Ti dirigi verso il borgo di Olzano, lo oltrepassi, la strada diventa sentiero e si restringe, la vegetazione inizia ad avere il sopravvento, prosegui nello spazio, ma è come se tornassi indietro nel tempo, continui camminando in punta di piedi quando ti accorgi di avere una guida d’eccezione, un coloratissimo esemplare maschio di fagiano, attraversi ombreggiate zone boschive in cui distingui il Castagno, il Cerro … poi qualcosa che proprio non ti aspetti: enormi agrifogli, rivestiti ancora delle loro bacche fiammeggianti tirate a lucido. E i fiori di ulivo e i tralci di vite di poco prima? Non eravamo in collina, a ridosso del mare?

Qualche passo, ti ritrovi in piena luce, incontri una radura recintata, dove una pacifica famigliola di asini ti guarda incuriosita, come se avesse davanti a sé uno spettacolo veramente insolito.

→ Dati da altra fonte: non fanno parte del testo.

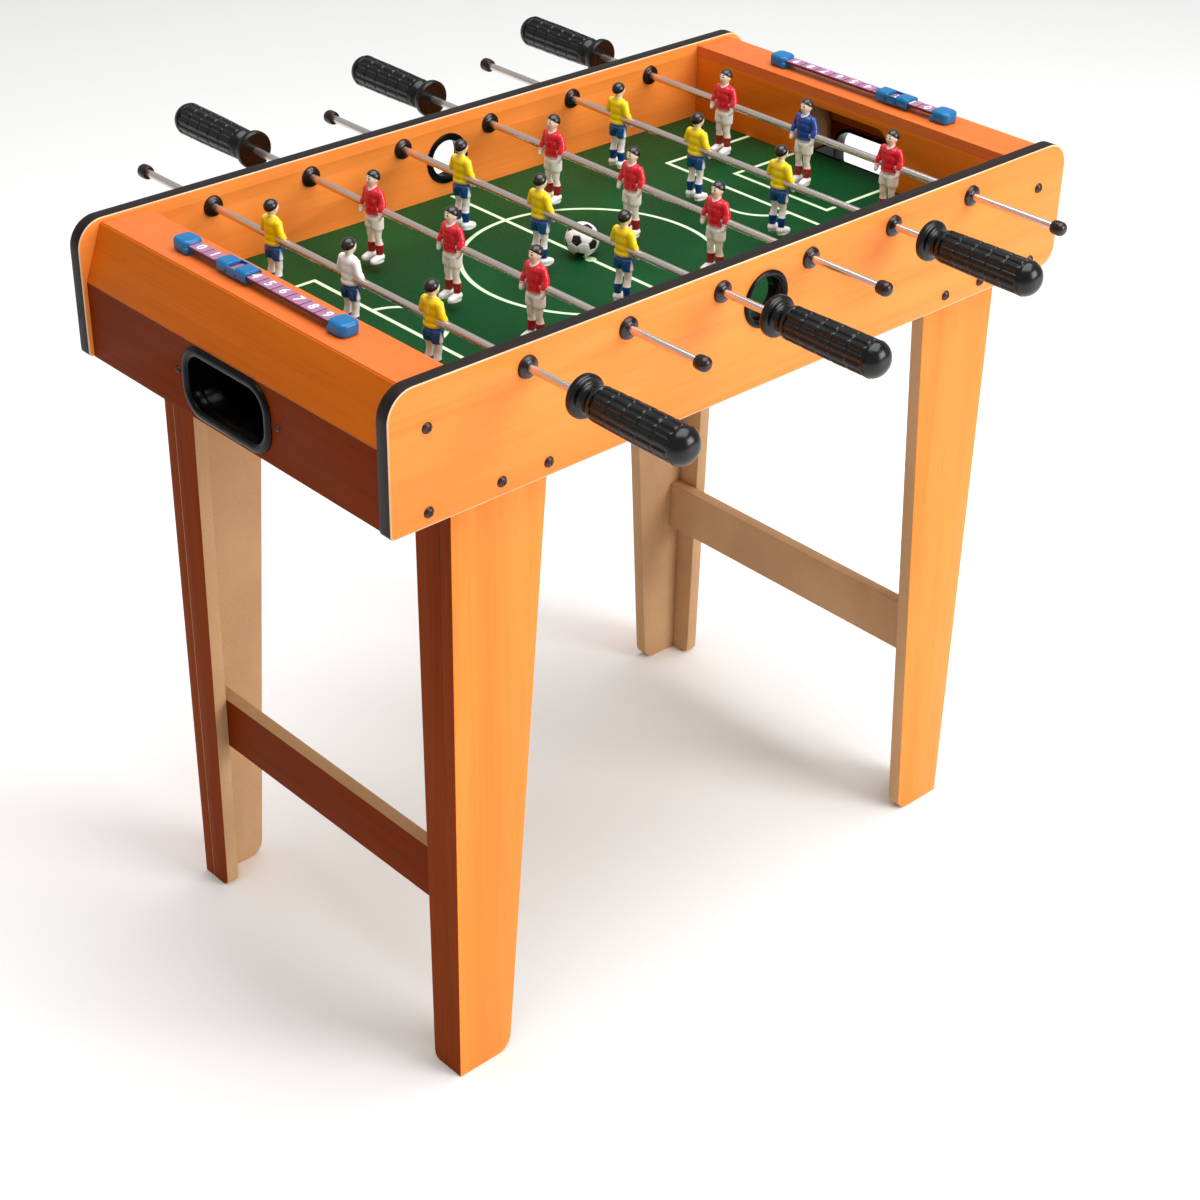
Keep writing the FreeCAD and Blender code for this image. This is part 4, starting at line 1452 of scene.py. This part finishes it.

Ma lo spettacolo sorprende di nuovo te quando noti, a poca distanza, pennellate indistinte di rosa, di viola, di verdi, e poi scopri, in quel concerto di colori, le note squillanti e la rustica vitalità dei lampascioni fioriti, insieme, e senza stonature, alle eleganti movenze e al fascino sensuale delle orchidee selvatiche. Ti viene voglia di sostare, di rimanere lì ancora un po’ a giocare con il tuo stupore … non capita spesso di poterlo fare.